I felt a huge loss with Myspace only because I had a Blog on there which I wrote all the time (including my tour with Peter Murphy across Europe) and one day it was wiped. I couldn’t retrieve it. I have never felt comfortable, as a result, with spending too much time on Social Media. Over the years many people have told me I should be Instagram because I am very visual and I love take photographs, but I felt the same thing could happen again and I just couldn’t bear all that wasted time lost forever. I do Facebook which I know is not trendy these days.
In regards to the Edison Studios, I know David Baron never regretted letting the studio go. They (he had two partners) would have been tied in for another 10 years and it was already clear that nobody could really afford a studio like that and nobody was recording in that way with big orchestras. Ella Fitzgerald and very famous acts recorded in this studio back in the day.
Roger O’Donnell from The Cure calls you “a precious English talent.” That phrase — precious — is interesting. It can mean rare and worth protecting, but it can also carry a faint whiff of fragility, of something that exists slightly outside the mainstream’s appetite. You’ve toured with Peter Murphy, appeared with John Cooper Clarke and Hugh Cornwell, collaborated with Anthony Phillips — and yet you’re still making albums at your kitchen table. Does “precious” feel like a compliment, a discovery, or both?
It’s a lovely compliment from Roger who I haven’t seen in years. I knew him at a time when he wasn’t back with The Cure. I consider myself at best an underground artist or outsider artist who really loves to compose music without worrying about finding a large audience.
What does “home” mean to you now — geographically, sonically, emotionally?
I am renting so geographically, sonically and emotionally it will always be temporary. Over half of what I earn goes on the rent and my boss is 83 years old. My mother lives in Suffolk in a medieval cottage but that is only rented. But the main thing is not to panic like I did last time when I got evicted from my aunt’s house!
The album is called Pirate Lover. Is the pirate in the title you, the person you fell in love with, or something more abstract than either?
At one point I think some of the album was about my ex-boyfriend. He was quite well known older muscian and released a song on his last album implying something about me particularly in the Stop Motion animation he made for it. It made me angry because I cherish the 7 years which I could have seen as wasted and he erased those memories so simply in a single song.
Instead of getting angry I changed the whole timbre of the album from one that had a lot more anger and darkness to a much lighter thing altogether and in the end there’s hardly anything on it about him.
You’ve been doing this since at least 2008 — through Myspace, through the BBC, through Glastonbury, through a historic studio disappearing, through supporting Bauhaus legends across Europe while selling their merch. And now in 2026, you’re making what might be your most stripped-back, uncompromising record yet, just as AI is threatening to rewrite every assumption about what music even is. After everything — what still genuinely surprises you about making a record?
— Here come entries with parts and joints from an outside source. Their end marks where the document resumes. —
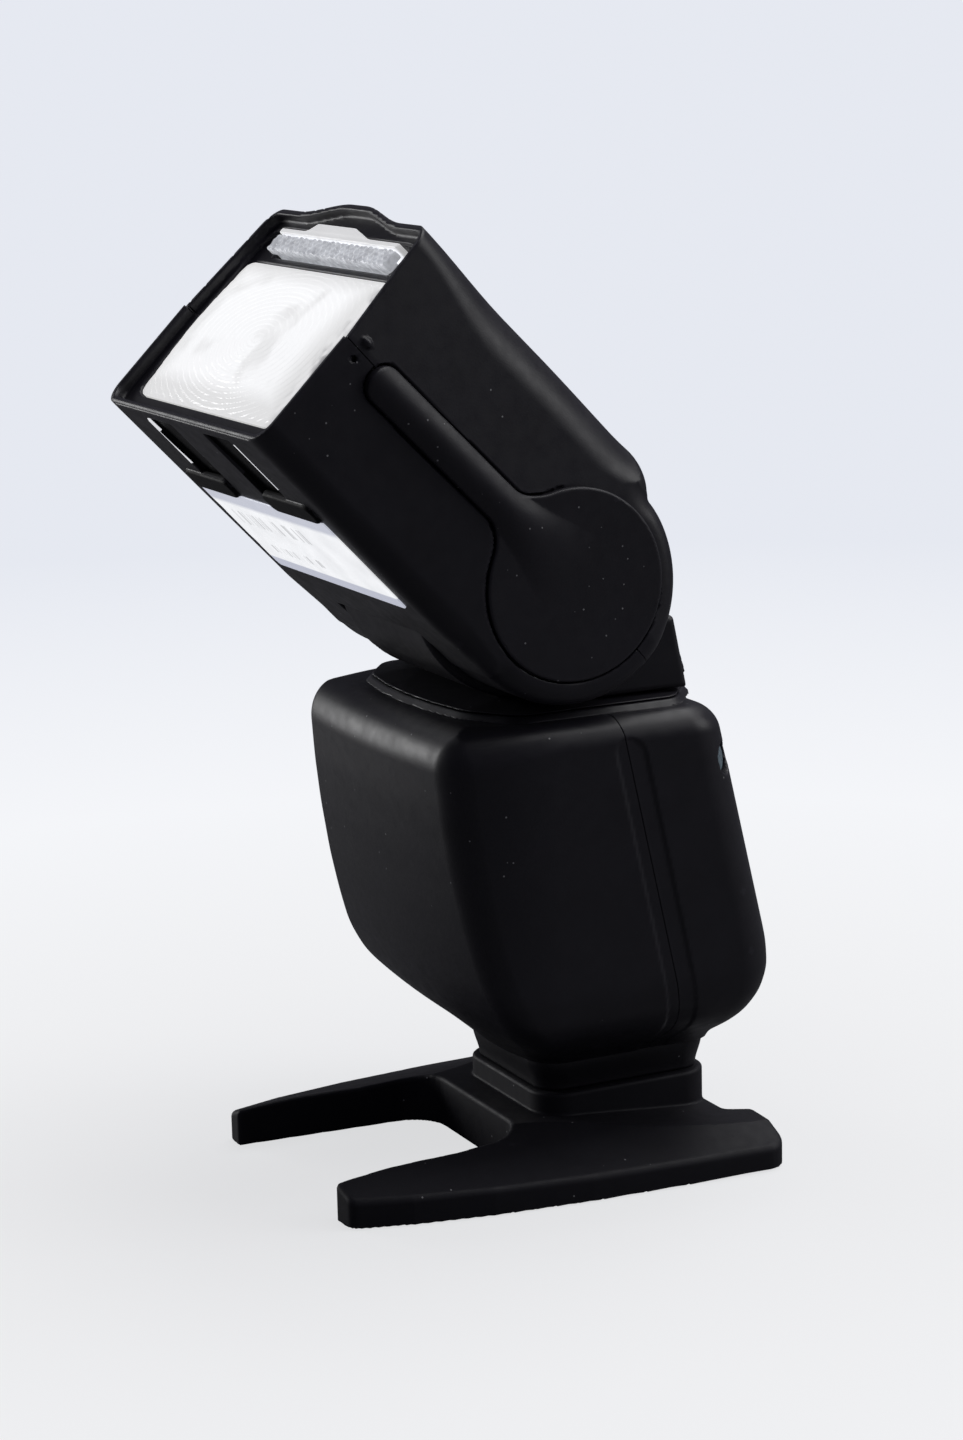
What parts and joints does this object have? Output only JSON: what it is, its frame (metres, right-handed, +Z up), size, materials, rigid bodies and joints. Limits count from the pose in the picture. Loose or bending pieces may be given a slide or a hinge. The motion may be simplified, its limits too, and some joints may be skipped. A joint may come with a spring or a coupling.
{
  "type": "speedlight flash",
  "caption": "Shoe-mount camera flash with a tilting, swivelling zoom head on a raked battery body, standing on its slide-on mini stand.",
  "frame": {"origin": "underside of the mini stand, on the tripod insert's face and the plane of symmetry, straight below the head's tilt axis", "axes": "+Z up; the flash faces -Y; +X is the side seen in the picture, the flash's left"},
  "size_m": [0.0804, 0.1074, 0.1859],
  "materials": {
    "shell_black": "fine satin grain, near black",
    "turret_black": "satin, near black",
    "cover_black": "satin, near black",
    "foot_black": "satin, near black",
    "stand_black": "matte moulded, near black",
    "button_grey": "matte dark grey",
    "button_blue": "blue-grey, half gloss",
    "lens_clear": "clear ribbed plastic optic",
    "panel_clear": "translucent ribbed plastic",
    "panel_white": "white",
    "label_silver": "silver film",
    "steel": "plain steel",
    "bright_metal": "bright",
    "brass": "plain brass",
    "board_green": "circuit board",
    "lcd_grey": "display module",
    "window_clear": "smoked clear window",
    "cell_wrap": "printed wrap in one plain colour",
    "capacitor_wrap": "dark sleeve",
    "tube_glass": "clear glass",
    "inner_plastic": "black moulding"
  },
  "bodies": {
    "stand": {"mini_stand": "stand_black", "tripod_insert": "brass"},
    "flash_body": {"front_shell": "shell_black", "rear_shell": "shell_black", "swivel_seat": "turret_black", "swivel_bush": "brass", "battery_box": "inner_plastic", "aa_cell_1": "cell_wrap", "aa_cell_2": "cell_wrap", "aa_cell_3": "cell_wrap", "aa_cell_4": "cell_wrap", "battery_contact_board": "brass", "main_capacitor": "capacitor_wrap", "main_board": "board_green", "lcd_module": "lcd_grey", "lcd_window": "window_clear", "foot_housing": "foot_black", "shoe_plate": "bright_metal", "shoe_contact_block": "inner_plastic"},
    "door": {"battery_door": "shell_black", "door_contact_plate": "brass", "door_hinge_pin": "steel"},
    "latch": {"door_latch": "button_grey"},
    "turret": {"turret_base": "turret_black", "swivel_stem": "steel", "swivel_clip": "steel", "neck_core": "turret_black", "tilt_detent_disc": "steel"},
    "head": {"head_upper_shell": "shell_black", "head_lower_shell": "shell_black", "side_cover_near": "cover_black", "side_cover_far": "cover_black", "fresnel_lens": "lens_clear", "underside_label": "label_silver", "zoom_chassis": "inner_plastic", "guide_rod_low": "steel", "guide_rod_high": "steel", "zoom_motor": "bright_metal"},
    "wide_diffuser": {"wide_panel": "panel_clear"},
    "catchlight": {"catchlight_panel": "panel_white"},
    "zoom_unit": {"zoom_carriage": "inner_plastic", "reflector": "bright_metal", "flash_tube": "tube_glass"},
    "screw": {"lead_screw": "steel"},
    "dial": {"select_dial": "button_grey"},
    "set_key": {"set_button": "button_grey"},
    "switch": {"power_switch": "button_grey"},
    "function_key_1": {"function_button_1": "button_grey"},
    "function_key_2": {"function_button_2": "button_grey"},
    "function_key_3": {"function_button_3": "button_grey"},
    "function_key_4": {"function_button_4": "button_grey"},
    "mode_key": {"mode_button": "button_grey"},
    "zoom_key": {"zoom_button": "button_grey"},
    "test_key": {"test_button": "button_grey"},
    "wireless_key": {"wireless_button": "button_blue"},
    "lever": {"lock_lever": "button_grey"},
    "pin": {"lock_pin": "steel"}
  },
  "joints": [
    {"name": "shoe_slide", "type": "slide", "parent": "stand", "child": "flash_body", "axis": [0, 1, 0], "range_m": [0, 0.032]},
    {"name": "head_swivel", "type": "hinge", "parent": "flash_body", "child": "turret", "pos_m": [0, 0.008, 0.0936], "axis": [0, 0, 1], "range_deg": [-180, 150]},
    {"name": "head_tilt", "type": "hinge", "parent": "turret", "child": "head", "pos_m": [0, 0, 0.1178], "axis": [-1, 0, 0], "range_deg": [-45, 45]},
    {"name": "wide_panel_slide", "type": "slide", "parent": "head", "child": "wide_diffuser", "axis": [0, -0.7071, 0.7071], "range_m": [0, 0.026]},
    {"name": "catchlight_slide", "type": "slide", "parent": "head", "child": "catchlight", "axis": [0, -0.7071, 0.7071], "range_m": [0, 0.026]},
    {"name": "zoom_slide", "type": "slide", "parent": "head", "child": "zoom_unit", "axis": [0, -0.7071, 0.7071], "range_m": [-0.006, 0.008]},
    {"name": "lead_screw_spin", "type": "hinge", "parent": "head", "child": "screw", "pos_m": [0.0266, -0.03719, 0.13717], "axis": [0, -0.7071, 0.7071], "range_deg": [-725, 965]},
    {"name": "battery_door_hinge", "type": "hinge", "parent": "flash_body", "child": "door", "pos_m": [-0.0361, -0.00923, 0.05902], "axis": [0, -0.2233, 0.9748], "range_deg": [0, 100]},
    {"name": "door_latch_slide", "type": "slide", "parent": "door", "child": "latch", "axis": [0, 0.2233, -0.9748], "range_m": [0, 0.003]},
    {"name": "select_dial_turn", "type": "hinge", "parent": "flash_body", "child": "dial", "pos_m": [0, 0.04178, 0.05118], "axis": [0, 0.9748, 0.2233], "continuous": true},
    {"name": "set_button_press", "type": "slide", "parent": "flash_body", "child": "set_key", "axis": [0, -0.9748, -0.2233], "range_m": [0, 0.0006]},
    {"name": "power_switch_turn", "type": "hinge", "parent": "flash_body", "child": "switch", "pos_m": [-0.0205, 0.04276, 0.04689], "axis": [0, 0.9748, 0.2233], "range_deg": [-35, 35]},
    {"name": "function_button_1_press", "type": "slide", "parent": "flash_body", "child": "function_key_1", "axis": [0, -0.9748, -0.2233], "range_m": [0, 0.0006]},
    {"name": "function_button_2_press", "type": "slide", "parent": "flash_body", "child": "function_key_2", "axis": [0, -0.9748, -0.2233], "range_m": [0, 0.0006]},
    {"name": "function_button_3_press", "type": "slide", "parent": "flash_body", "child": "function_key_3", "axis": [0, -0.9748, -0.2233], "range_m": [0, 0.0006]},
    {"name": "function_button_4_press", "type": "slide", "parent": "flash_body", "child": "function_key_4", "axis": [0, -0.9748, -0.2233], "range_m": [0, 0.0006]},
    {"name": "mode_button_press", "type": "slide", "parent": "flash_body", "child": "mode_key", "axis": [0, -0.9748, -0.2233], "range_m": [0, 0.0006]},
    {"name": "zoom_button_press", "type": "slide", "parent": "flash_body", "child": "zoom_key", "axis": [0, -0.9748, -0.2233], "range_m": [0, 0.0006]},
    {"name": "test_button_press", "type": "slide", "parent": "flash_body", "child": "test_key", "axis": [0, -0.9748, -0.2233], "range_m": [0, 0.0006]},
    {"name": "wireless_button_press", "type": "slide", "parent": "flash_body", "child": "wireless_key", "axis": [-0.7217, -0.6816, -0.1203], "range_m": [0, 0.0006]},
    {"name": "lock_lever_turn", "type": "hinge", "parent": "flash_body", "child": "lever", "pos_m": [0, 0.03, 0.0184], "axis": [0, 0, 1], "range_deg": [0, 35]},
    {"name": "lock_pin_slide", "type": "slide", "parent": "flash_body", "child": "pin", "axis": [0, 0, -1], "range_m": [0, 0.002]}
  ],
  "couplings": [
    {"joint": "lead_screw_spin", "follows": "zoom_slide", "rad_per_m": 2094.4},
    {"joint": "lock_lever_turn", "follows": "lock_pin_slide", "rad_per_m": 305}
  ]
}
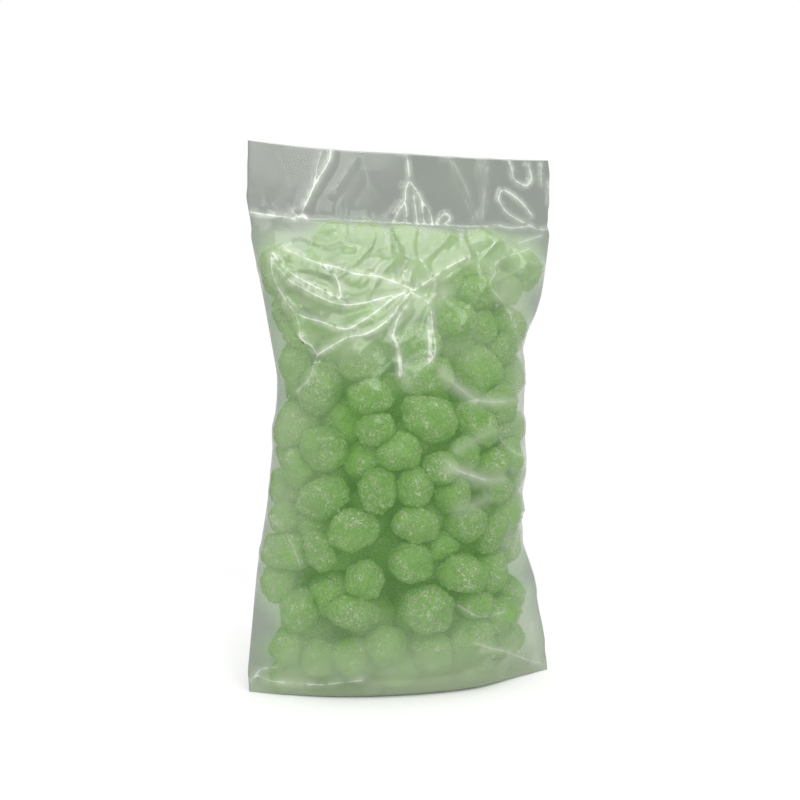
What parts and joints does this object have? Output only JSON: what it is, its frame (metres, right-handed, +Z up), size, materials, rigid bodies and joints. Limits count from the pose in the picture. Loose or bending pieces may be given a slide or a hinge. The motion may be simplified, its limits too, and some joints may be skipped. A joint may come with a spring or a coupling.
{
  "type": "packing peanut bag",
  "caption": "Clear heat-sealed film bag, standing upright, filled with pale green puffed starch packing peanuts, with a flat header above the seal.",
  "frame": {"origin": "middle of the flat base, on the surface that the bag stands on", "axes": "+Z up through the header; front of the bag towards -Y; +X to the right seen from the front"},
  "size_m": [0.172, 0.0798, 0.2912],
  "materials": {
    "film": "clear glossy film",
    "starch_peanut": "matte puffed starch"
  },
  "bodies": {
    "root": {"bag_film": "film", "front_peanut_01": "starch_peanut", "front_peanut_02": "starch_peanut", "front_peanut_03": "starch_peanut", "front_peanut_04": "starch_peanut", "front_peanut_05": "starch_peanut", "front_peanut_06": "starch_peanut", "front_peanut_07": "starch_peanut", "front_peanut_08": "starch_peanut", "front_peanut_09": "starch_peanut", "front_peanut_10": "starch_peanut", "front_peanut_11": "starch_peanut", "front_peanut_12": "starch_peanut", "front_peanut_13": "starch_peanut", "front_peanut_14": "starch_peanut", "front_peanut_15": "starch_peanut", "front_peanut_16": "starch_peanut", "front_peanut_17": "starch_peanut", "front_peanut_18": "starch_peanut", "front_peanut_19": "starch_peanut", "front_peanut_20": "starch_peanut", "front_peanut_21": "starch_peanut", "front_peanut_22": "starch_peanut", "front_peanut_23": "starch_peanut", "front_peanut_24": "starch_peanut", "front_peanut_25": "starch_peanut", "front_peanut_26": "starch_peanut", "front_peanut_27": "starch_peanut", "front_peanut_28": "starch_peanut", "front_peanut_29": "starch_peanut", "front_peanut_30": "starch_peanut", "front_peanut_31": "starch_peanut", "front_peanut_32": "starch_peanut", "front_peanut_33": "starch_peanut", "peanut_cluster_01": "starch_peanut", "peanut_cluster_02": "starch_peanut", "peanut_cluster_03": "starch_peanut", "peanut_cluster_04": "starch_peanut", "peanut_cluster_05": "starch_peanut", "peanut_cluster_06": "starch_peanut", "peanut_cluster_07": "starch_peanut", "peanut_cluster_08": "starch_peanut", "peanut_cluster_09": "starch_peanut", "peanut_cluster_10": "starch_peanut", "peanut_cluster_11": "starch_peanut", "peanut_cluster_12": "starch_peanut", "peanut_cluster_13": "starch_peanut", "peanut_cluster_14": "starch_peanut", "peanut_cluster_15": "starch_peanut", "peanut_cluster_16": "starch_peanut", "peanut_cluster_17": "starch_peanut", "peanut_cluster_18": "starch_peanut", "peanut_cluster_19": "starch_peanut", "peanut_cluster_20": "starch_peanut", "peanut_cluster_21": "starch_peanut", "peanut_cluster_22": "starch_peanut", "peanut_cluster_23": "starch_peanut", "peanut_cluster_24": "starch_peanut", "peanut_cluster_25": "starch_peanut", "peanut_cluster_26": "starch_peanut"}
  },
  "joints": []
}
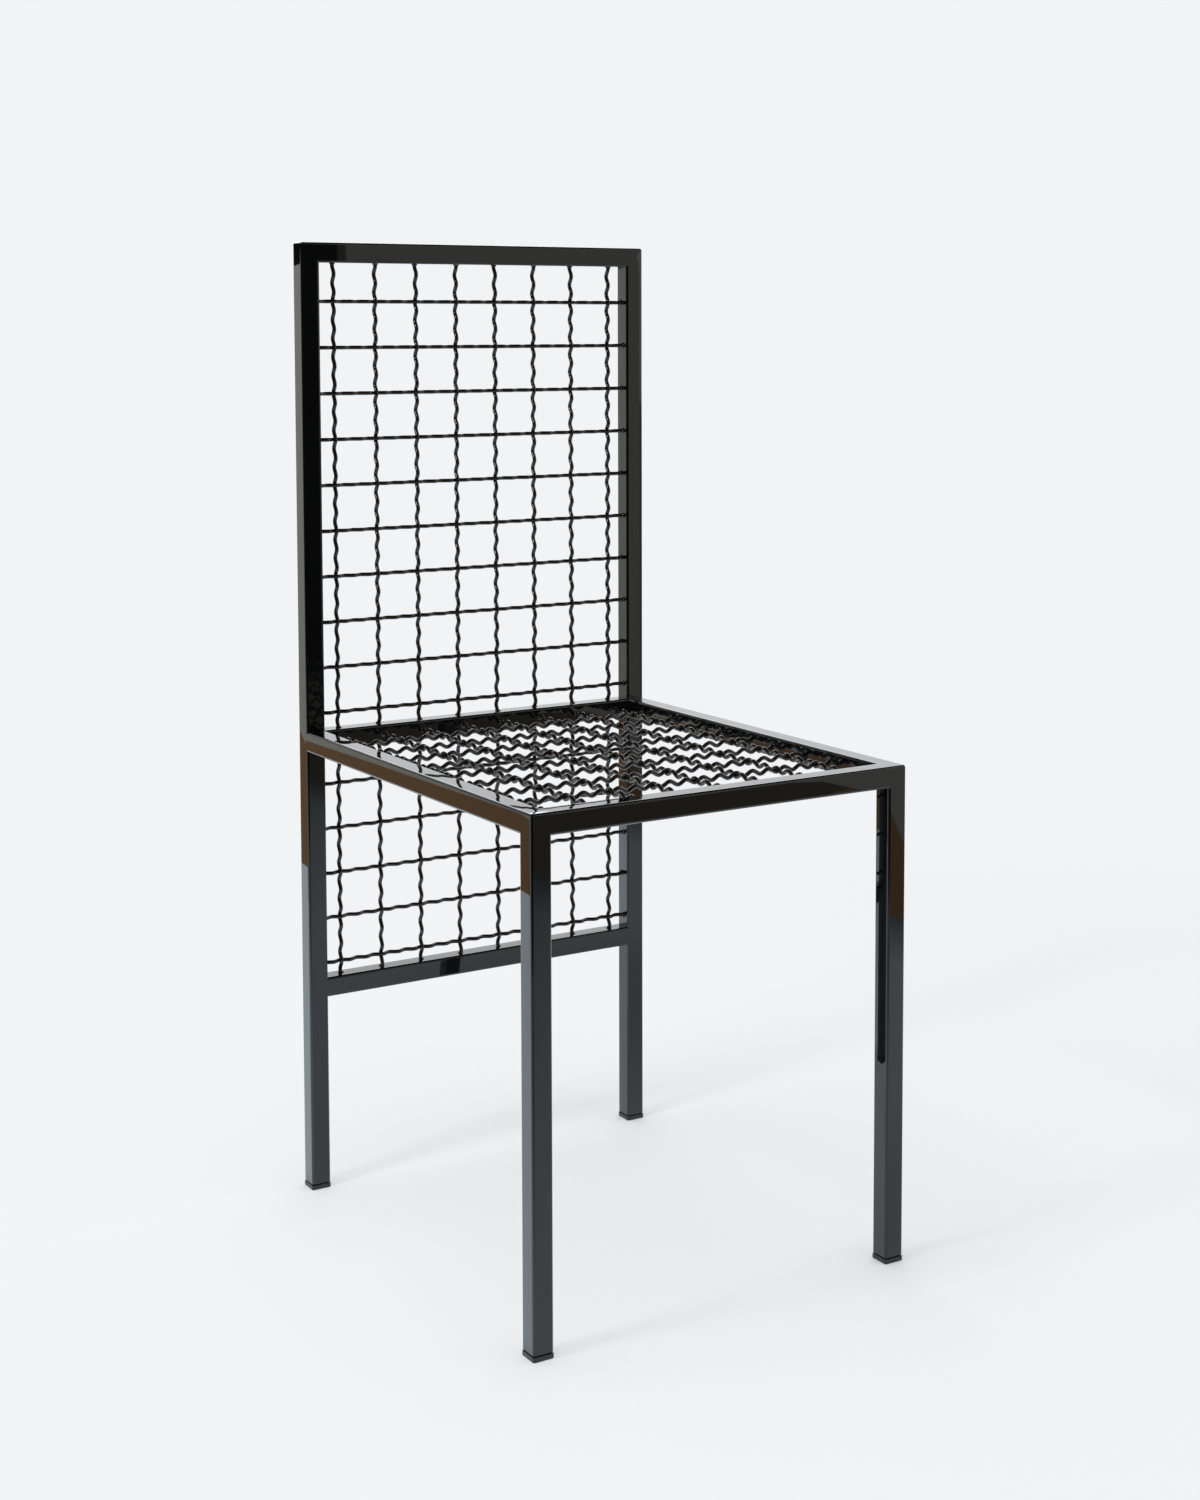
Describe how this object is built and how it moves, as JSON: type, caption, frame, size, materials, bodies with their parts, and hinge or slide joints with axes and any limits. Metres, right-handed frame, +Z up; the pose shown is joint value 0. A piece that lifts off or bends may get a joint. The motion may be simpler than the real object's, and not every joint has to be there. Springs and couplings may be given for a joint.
{
  "type": "wire mesh chair",
  "caption": "Armless dining chair of welded square tube, with woven crimped-wire panels as its seat and back, on push-in plastic feet.",
  "frame": {"origin": "floor level, under the middle of the footprint of the four feet", "axes": "+Z up, -Y towards the front of the seat, +X to the right as seen from the front"},
  "size_m": [0.3968, 0.4668, 0.951],
  "materials": {
    "frame_enamel": "gloss black enamel",
    "wire_enamel": "gloss black enamel",
    "foot_plastic": "moulded black plastic"
  },
  "bodies": {
    "root": {"left_rear_post": "frame_enamel", "right_rear_post": "frame_enamel", "top_rail": "frame_enamel", "rear_seat_rail": "frame_enamel", "lower_rear_rail": "frame_enamel", "left_seat_rail": "frame_enamel", "right_seat_rail": "frame_enamel", "front_seat_rail": "frame_enamel", "left_front_leg": "frame_enamel", "right_front_leg": "frame_enamel", "left_front_foot": "foot_plastic", "right_front_foot": "foot_plastic", "left_rear_foot": "foot_plastic", "right_rear_foot": "foot_plastic", "back_upright_wire_1": "wire_enamel", "back_upright_wire_2": "wire_enamel", "back_upright_wire_3": "wire_enamel", "back_upright_wire_4": "wire_enamel", "back_upright_wire_5": "wire_enamel", "back_upright_wire_6": "wire_enamel", "back_upright_wire_7": "wire_enamel", "back_upright_wire_8": "wire_enamel", "back_cross_wire_1": "wire_enamel", "back_cross_wire_2": "wire_enamel", "back_cross_wire_3": "wire_enamel", "back_cross_wire_4": "wire_enamel", "back_cross_wire_5": "wire_enamel", "back_cross_wire_6": "wire_enamel", "back_cross_wire_7": "wire_enamel", "back_cross_wire_8": "wire_enamel", "back_cross_wire_9": "wire_enamel", "back_cross_wire_10": "wire_enamel", "seat_long_wire_1": "wire_enamel", "seat_long_wire_2": "wire_enamel", "seat_long_wire_3": "wire_enamel", "seat_long_wire_4": "wire_enamel", "seat_long_wire_5": "wire_enamel", "seat_long_wire_6": "wire_enamel", "seat_long_wire_7": "wire_enamel", "seat_long_wire_8": "wire_enamel", "seat_cross_wire_1": "wire_enamel", "seat_cross_wire_2": "wire_enamel", "seat_cross_wire_3": "wire_enamel", "seat_cross_wire_4": "wire_enamel", "seat_cross_wire_5": "wire_enamel", "seat_cross_wire_6": "wire_enamel", "seat_cross_wire_7": "wire_enamel", "seat_cross_wire_8": "wire_enamel", "seat_cross_wire_9": "wire_enamel", "lower_upright_wire_1": "wire_enamel", "lower_upright_wire_2": "wire_enamel", "lower_upright_wire_3": "wire_enamel", "lower_upright_wire_4": "wire_enamel", "lower_upright_wire_5": "wire_enamel", "lower_upright_wire_6": "wire_enamel", "lower_upright_wire_7": "wire_enamel", "lower_upright_wire_8": "wire_enamel", "lower_cross_wires": "wire_enamel"}
  },
  "joints": []
}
That I persevered with it! It is very hard these days. What came easily when I was younger is laboured. For example lyrically – coming up with original lyrics is difficult; musically because I do not sit down enough with my instruments my playing is not as good as it should be and emotionally as you get older broken hearts are rarer and less dramatic – you feel deeply about everything when you are younger everything hits and hurts deeper, longer, harder. So, I don’t release albums very often and when I do it takes time.